§ **What to work on**: Set down the whole listing verbatim.
═══ Given information ═══
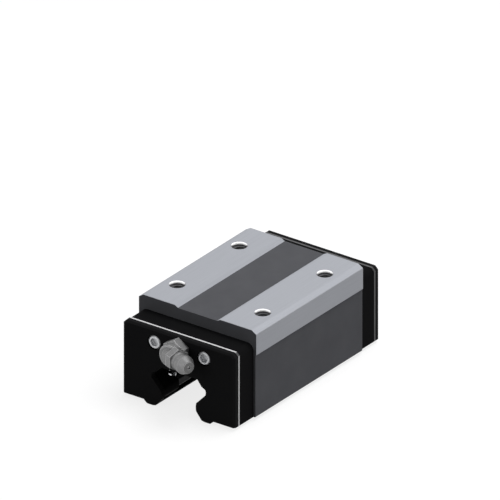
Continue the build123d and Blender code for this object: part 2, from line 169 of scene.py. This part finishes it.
# %% Ground lines
line_scale = (9000.0, 60.0, 9000.0)
lines_group, g_in, g_out = new_group(
    "ground_lines",
    [("Coordinate", VECTOR, None), ("Scale", VECTOR, line_scale)],
    [("Value", FLOAT)],
)
stretched = add_node(
    lines_group,
    "ShaderNodeVectorMath",
    {0: g_in.outputs["Coordinate"], 1: g_in.outputs["Scale"]},
    operation="MULTIPLY",
)
noise_values = {"Vector": stretched.outputs[0], "Scale": 1.0, "Detail": 3.0}
noise = add_node(lines_group, "ShaderNodeTexNoise", noise_values)
lines_group.links.new(noise.outputs["Fac"], g_out.inputs["Value"])
print(lines_group.name, "stretches noise by", line_scale)

# %% [markdown]
# ## Mould grain
# Moulded plastic and rubber take over the spark eroded grain of their mould: small rounded bumps,
# with a little slow unevenness. One noise can't hold both scales, so the group gives two.

# %% Mould grain
slow_scale = 120.0
grain_group, g_in, g_out = new_group(
    "mould_grain",
    [("Coordinate", VECTOR, None), ("Scale", FLOAT, 4500.0)],
    [("Fine", FLOAT), ("Slow", FLOAT)],
)
place = g_in.outputs["Coordinate"]
fine_values = {"Vector": place, "Scale": g_in.outputs["Scale"], "Detail": 2.0}
slow_values = {"Vector": place, "Scale": slow_scale, "Detail": 4.0}
fine = add_node(grain_group, "ShaderNodeTexNoise", fine_values)
slow = add_node(grain_group, "ShaderNodeTexNoise", slow_values)
grain_group.links.new(fine.outputs["Fac"], g_out.inputs["Fine"])
grain_group.links.new(slow.outputs["Fac"], g_out.inputs["Slow"])
print(grain_group.name, "has a slow scale of", slow_scale)

# %% [markdown]
# ## Edge mask
# Real edges are broken by a small radius that catches the light. Bevelling every solid would change
# its mesh, so a shader does it: the Bevel node's normal differs from the true one only near an edge,
# and how far the two differ is a mask of the edges.

# %% Edge mask
edge_gain = 6.0
edge_group, g_in, g_out = new_group(
    "edge_mask",
    [("Width", FLOAT, 0.3 * mm)],
    [("Mask", FLOAT), ("Normal", VECTOR)],
)
bevel = add_node(edge_group, "ShaderNodeBevel", {"Radius": g_in.outputs["Width"]}, samples=6)
surface = add_node(edge_group, "ShaderNodeNewGeometry")
alike = add_node(
    edge_group,
    "ShaderNodeVectorMath",
    {0: bevel.outputs[0], 1: surface.outputs["Normal"]},
    operation="DOT_PRODUCT",
)
lack = math_node(edge_group, "SUBTRACT", 1.0, alike.outputs["Value"])
gained = {0: lack, 1: edge_gain}
mask = add_node(edge_group, "ShaderNodeMath", gained, operation="MULTIPLY", use_clamp=True)
edge_group.links.new(mask.outputs[0], g_out.inputs["Mask"])
edge_group.links.new(bevel.outputs[0], g_out.inputs["Normal"])
print(edge_group.name, "gains by", edge_gain)

# %% [markdown]
# ## Corner mask
# Inner corners and the sockets of screws are darkened with painted shade. Such places could be picked
# by hand, but ambient occlusion with a short reach finds them by itself. The group turns it into a
# mask: one in a corner, zero in the open.

# %% Corner mask
corner_group, g_in, g_out = new_group(
    "corner_mask",
    [("Reach", FLOAT, 1.0 * mm), ("Gain", FLOAT, 1.0)],
    [("Mask", FLOAT)],
)
reached = {"Distance": g_in.outputs["Reach"]}
shade = add_node(corner_group, "ShaderNodeAmbientOcclusion", reached, samples=8)
hidden = math_node(corner_group, "SUBTRACT", 1.0, shade.outputs["AO"])
gained = {0: hidden, 1: g_in.outputs["Gain"]}
mask = add_node(corner_group, "ShaderNodeMath", gained, operation="MULTIPLY", use_clamp=True)
corner_group.links.new(mask.outputs[0], g_out.inputs["Mask"])
print(corner_group.name, "ready")

# %% [markdown]
# ## Steel body: where it is ground
# The body is hardened steel. The two mounting pads on top and the reference strip on each side are
# ground bright, and the groove, the lower sides and the end faces keep their dark hardened skin.
# Faces could be given materials one by one, but that depends on the mesh, so one material tells the
# places apart by their object coordinates.

# %% Start a material, dress the solids
def principled(name):
    material = bpy.data.materials.new(name)
    material.use_nodes = True
    tree = material.node_tree
    coords = tree.nodes.new("ShaderNodeTexCoord")
    return material, tree, tree.nodes["Principled BSDF"], coords.outputs["Object"]


def dress(names, material):
    for name in names:
        mesh = nodes[name].data
        mesh.materials.clear()
        mesh.materials.append(material)
    print(material.name, names)


print("material helpers ready")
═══
§ **Solution below**:
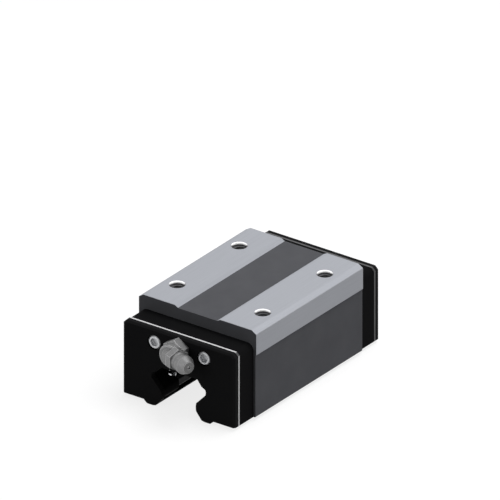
Continue the build123d and Blender code for this object: part 2, from line 169 of scene.py. This part finishes it.
# %% Ground lines
line_scale = (9000.0, 60.0, 9000.0)
lines_group, g_in, g_out = new_group(
    "ground_lines",
    [("Coordinate", VECTOR, None), ("Scale", VECTOR, line_scale)],
    [("Value", FLOAT)],
)
stretched = add_node(
    lines_group,
    "ShaderNodeVectorMath",
    {0: g_in.outputs["Coordinate"], 1: g_in.outputs["Scale"]},
    operation="MULTIPLY",
)
noise_values = {"Vector": stretched.outputs[0], "Scale": 1.0, "Detail": 3.0}
noise = add_node(lines_group, "ShaderNodeTexNoise", noise_values)
lines_group.links.new(noise.outputs["Fac"], g_out.inputs["Value"])
print(lines_group.name, "stretches noise by", line_scale)

# %% [markdown]
# ## Mould grain
# Moulded plastic and rubber take over the spark eroded grain of their mould: small rounded bumps,
# with a little slow unevenness. One noise can't hold both scales, so the group gives two.

# %% Mould grain
slow_scale = 120.0
grain_group, g_in, g_out = new_group(
    "mould_grain",
    [("Coordinate", VECTOR, None), ("Scale", FLOAT, 4500.0)],
    [("Fine", FLOAT), ("Slow", FLOAT)],
)
place = g_in.outputs["Coordinate"]
fine_values = {"Vector": place, "Scale": g_in.outputs["Scale"], "Detail": 2.0}
slow_values = {"Vector": place, "Scale": slow_scale, "Detail": 4.0}
fine = add_node(grain_group, "ShaderNodeTexNoise", fine_values)
slow = add_node(grain_group, "ShaderNodeTexNoise", slow_values)
grain_group.links.new(fine.outputs["Fac"], g_out.inputs["Fine"])
grain_group.links.new(slow.outputs["Fac"], g_out.inputs["Slow"])
print(grain_group.name, "has a slow scale of", slow_scale)

# %% [markdown]
# ## Edge mask
# Real edges are broken by a small radius that catches the light. Bevelling every solid would change
# its mesh, so a shader does it: the Bevel node's normal differs from the true one only near an edge,
# and how far the two differ is a mask of the edges.

# %% Edge mask
edge_gain = 6.0
edge_group, g_in, g_out = new_group(
    "edge_mask",
    [("Width", FLOAT, 0.3 * mm)],
    [("Mask", FLOAT), ("Normal", VECTOR)],
)
bevel = add_node(edge_group, "ShaderNodeBevel", {"Radius": g_in.outputs["Width"]}, samples=6)
surface = add_node(edge_group, "ShaderNodeNewGeometry")
alike = add_node(
    edge_group,
    "ShaderNodeVectorMath",
    {0: bevel.outputs[0], 1: surface.outputs["Normal"]},
    operation="DOT_PRODUCT",
)
lack = math_node(edge_group, "SUBTRACT", 1.0, alike.outputs["Value"])
gained = {0: lack, 1: edge_gain}
mask = add_node(edge_group, "ShaderNodeMath", gained, operation="MULTIPLY", use_clamp=True)
edge_group.links.new(mask.outputs[0], g_out.inputs["Mask"])
edge_group.links.new(bevel.outputs[0], g_out.inputs["Normal"])
print(edge_group.name, "gains by", edge_gain)

# %% [markdown]
# ## Corner mask
# Inner corners and the sockets of screws are darkened with painted shade. Such places could be picked
# by hand, but ambient occlusion with a short reach finds them by itself. The group turns it into a
# mask: one in a corner, zero in the open.

# %% Corner mask
corner_group, g_in, g_out = new_group(
    "corner_mask",
    [("Reach", FLOAT, 1.0 * mm), ("Gain", FLOAT, 1.0)],
    [("Mask", FLOAT)],
)
reached = {"Distance": g_in.outputs["Reach"]}
shade = add_node(corner_group, "ShaderNodeAmbientOcclusion", reached, samples=8)
hidden = math_node(corner_group, "SUBTRACT", 1.0, shade.outputs["AO"])
gained = {0: hidden, 1: g_in.outputs["Gain"]}
mask = add_node(corner_group, "ShaderNodeMath", gained, operation="MULTIPLY", use_clamp=True)
corner_group.links.new(mask.outputs[0], g_out.inputs["Mask"])
print(corner_group.name, "ready")

# %% [markdown]
# ## Steel body: where it is ground
# The body is hardened steel. The two mounting pads on top and the reference strip on each side are
# ground bright, and the groove, the lower sides and the end faces keep their dark hardened skin.
# Faces could be given materials one by one, but that depends on the mesh, so one material tells the
# places apart by their object coordinates.

# %% Start a material, dress the solids
def principled(name):
    material = bpy.data.materials.new(name)
    material.use_nodes = True
    tree = material.node_tree
    coords = tree.nodes.new("ShaderNodeTexCoord")
    return material, tree, tree.nodes["Principled BSDF"], coords.outputs["Object"]


def dress(names, material):
    for name in names:
        mesh = nodes[name].data
        mesh.materials.clear()
        mesh.materials.append(material)
    print(material.name, names)


print("material helpers ready")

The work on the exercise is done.